The by-laws of the association which, under the statute, are required to be made a part of the “ certificate of the complete organization of the association,” after being approved by the attorney-general (R. S., Chap. 32, Sec. 80), contain the following provisions:

“ Section 22. All members desiring to withdraw their deposits shall receive the amount paid in (except membership fees) and six per cent interest thereon, and such portion of the profits, if any, as the directors may allow. Upon making such payment the stock and pass-book shall be surrendered and canceled and a receipt in full given.

“ Section 23. Withdrawal notices shall be numbered in the order in which they are filed with the secretary, and shall be considered by the board in such order.”

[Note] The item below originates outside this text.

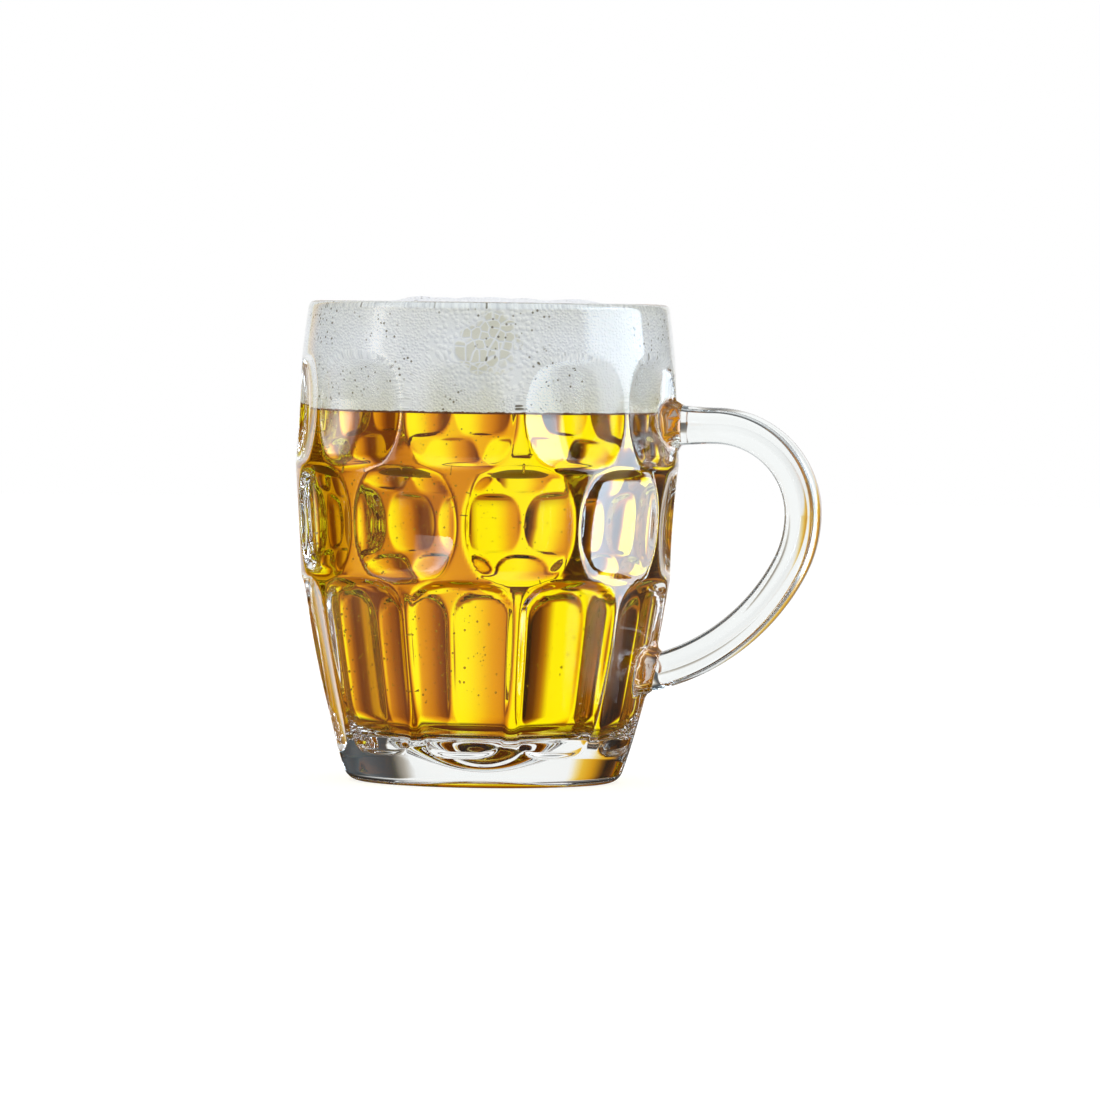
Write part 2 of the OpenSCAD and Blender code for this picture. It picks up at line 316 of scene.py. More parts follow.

It appears from the undisputed evidence that at the time appellee filed his notice of withdrawal, there were on file prior notices of withdrawal by other stockholders aggregating $67,318.02, which were unpáid. The cash in the association’s treasury at the time amounted to $638.08. It also appears that after appellee filed his said notice of withdrawal the association received in the ordinary course of business up to the time when this suit was instituted, cash to the amount of $51,617.09, of which it paid out $32,362.12 on account of such prior notices of withdrawal by other stockholders, leaving a considerable sum still due and unpaid to withdrawing stockholders, having priority under the by-laws over appellee. At the time when this suit was begun, there was still due withdrawing stockholders whose applications had been filed before that of appellee something over $18,000. Appellee brought suit in assumpsit and has recovered in the Circuit Court judgment for the amount paid in by him to the association and interest, amounting to $361. The cause was submitted to the court, a jury being waived.

It is contended on the part of appellant that the finding and judgment are contrary to the evidence, inasmuch as it is shown that there were no funds in the treasury of the association which could be applied to the payment of appellee’s withdrawal demand. We are obliged to agree with this contention. The by-law which requires withdrawal notices to be numbered in the order of their being tiled with the secretary, and considered by the directors in that order, was acquiesced in by appellee when he became a member of the association, and became a part of his contract of' membership as much as other provisions of the charter and by-laws governing the association. When he sought to avail himself of the right of withdrawal, he was entitled to exercise it only in accordance with these by-laws. (See Collins v. Cobe, 104 Ill. App. 142-145.) The validity of that by-law is not questioned. The provision of the statute that at no time shall more than half the funds in the treasury be applicable to withdrawals seems to contemplate a condition such as existed here, where the applications for withdrawals far exceeded any sum the association would be likely in the ordinary course of business to have on band at any one time. It was entirely reasonable, therefore, to provide that such applications should be considered and paid in the order of their presentation. The income of these associations arises from dues and interest paid usually in monthly installments, and while an association is a going concern, the statute contemplated that half of the funds should be retained and used for the ordinary business of the association which it was organized to conduct, and the balance only be applied in paying off the claims of those who wished to withdraw before the maturity of their shares in due course.

There has been some conflict of authority as to the right of a non-borrowing stockholder who has given notice of withdrawal to maintain an action and take judgment when it appears that there is no money in the treasury of the association legally applicable to the payment of his claim. In some jurisdictions the right to proceed to judgment has been recognized, but the right to an execution has been held subject to be restrained when it may seem equitable to the trial court, in order to give the association time to collect the money without undue embarrassment. The inconsistency of the reasoning which gives a judgment but forbids its collection, is, we think, quite apparent. If the debt is due and payable then the suitor is entitled to judgment not only, but to execution in due course. If it is not due and payable, it is difficult to see why he should be entitled to judgment. The better view, we think, and now generally adopted, is stated in Heinbokel v. National Savings Loan and Building Association, 58 Minn. 340. In that case it is said:

“ The right to withdraw and to receive back what has been paid into the treasury by a member of the association exists solely by virtue of the by-law or the statute. If this right to receive money out of the treasury is made to depend upon its condition, the right is not perfect or absolute until that condition exists. We think the by-law and the statute equally plain, and to mean that, until there is money available for the purpose, no cause of action exists. This is the conclusion of the chief justice, who dissented in the Englehard t case, and also that reached by the Supreme Court of Texas in May, 1890—Texas Homestead B. & L. Ass’n, v. Kerr, which we have been unable to find reported except in 13 S. W. Rep. 1020.”

To the same effect is Englehardt v. Fifth Ward Permanent Dime Savings Bank & Loan Ass’n, 148 N. Y. 281 (reversing a contrary decision by the general term of the Supreme Court), in which a by-law providing for payment of withdrawing stockholders in the order of their application is said to be a reasonable regulation, binding upon the plaintiff, although in that case enacted after he became a member.

Our attention is called to St. Louis Loan Co. v. Yantis, 72 Ill. App. 597, which is affirmed in 173 Ill. 321. We do not regard the opinions in that case as conflicting with the views we have stated. For the reasons indicated we are of opinion that appellee was not entitled to recover under the evidence, and the judgment of the Circuit Court will be reversed without remanding.